Start
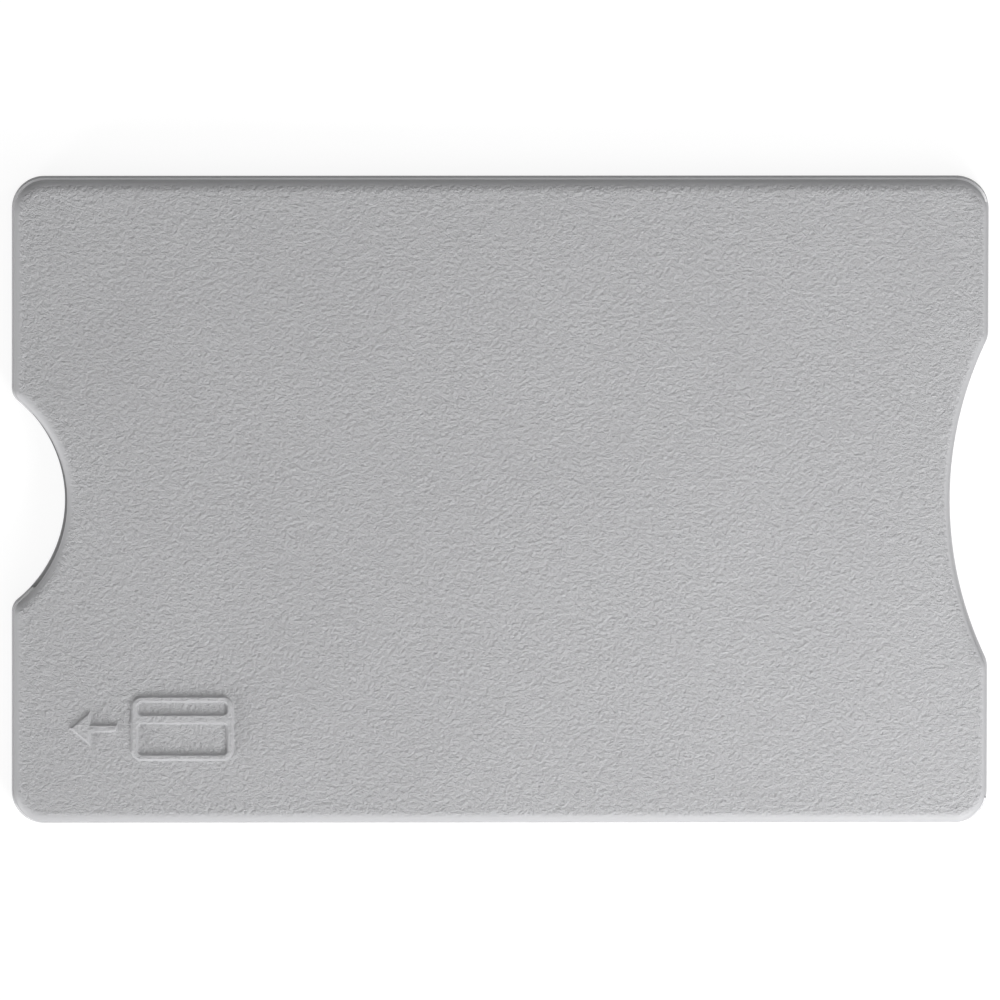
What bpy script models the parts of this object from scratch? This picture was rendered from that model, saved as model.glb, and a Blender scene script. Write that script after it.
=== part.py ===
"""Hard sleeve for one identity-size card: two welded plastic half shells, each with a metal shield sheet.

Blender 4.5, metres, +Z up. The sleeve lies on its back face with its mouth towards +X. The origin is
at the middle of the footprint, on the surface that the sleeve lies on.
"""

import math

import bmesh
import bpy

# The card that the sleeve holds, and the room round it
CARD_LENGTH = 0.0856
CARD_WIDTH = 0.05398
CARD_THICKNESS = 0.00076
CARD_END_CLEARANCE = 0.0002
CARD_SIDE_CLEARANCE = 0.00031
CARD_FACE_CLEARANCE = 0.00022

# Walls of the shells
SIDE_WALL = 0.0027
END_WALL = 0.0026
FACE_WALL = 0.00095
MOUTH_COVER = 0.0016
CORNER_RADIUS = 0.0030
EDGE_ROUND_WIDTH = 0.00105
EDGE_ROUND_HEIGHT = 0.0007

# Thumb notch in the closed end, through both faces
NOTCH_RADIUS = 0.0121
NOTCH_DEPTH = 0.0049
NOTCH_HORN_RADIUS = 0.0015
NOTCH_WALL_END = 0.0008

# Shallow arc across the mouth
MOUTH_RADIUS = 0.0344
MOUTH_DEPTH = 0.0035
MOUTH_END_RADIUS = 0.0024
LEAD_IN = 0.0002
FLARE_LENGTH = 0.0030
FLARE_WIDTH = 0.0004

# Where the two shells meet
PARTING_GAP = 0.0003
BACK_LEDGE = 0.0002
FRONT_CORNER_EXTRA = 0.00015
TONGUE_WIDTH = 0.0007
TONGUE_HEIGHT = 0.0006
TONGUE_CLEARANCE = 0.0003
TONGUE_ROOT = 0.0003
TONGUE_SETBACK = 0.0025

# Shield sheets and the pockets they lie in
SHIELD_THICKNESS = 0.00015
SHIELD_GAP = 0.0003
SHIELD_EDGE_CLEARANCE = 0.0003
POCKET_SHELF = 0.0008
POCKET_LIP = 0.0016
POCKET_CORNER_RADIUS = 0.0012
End
◆ **Description of the task**:
Using the listing above, list every line in which the string "that" occurs.

◆ **The answer**:
What bpy script models the parts of this object from scratch? This picture was rendered from that model, saved as model.glb, and a Blender scene script. Write that script after it.
at the middle of the footprint, on the surface that the sleeve lies on.
# The card that the sleeve holds, and the room round it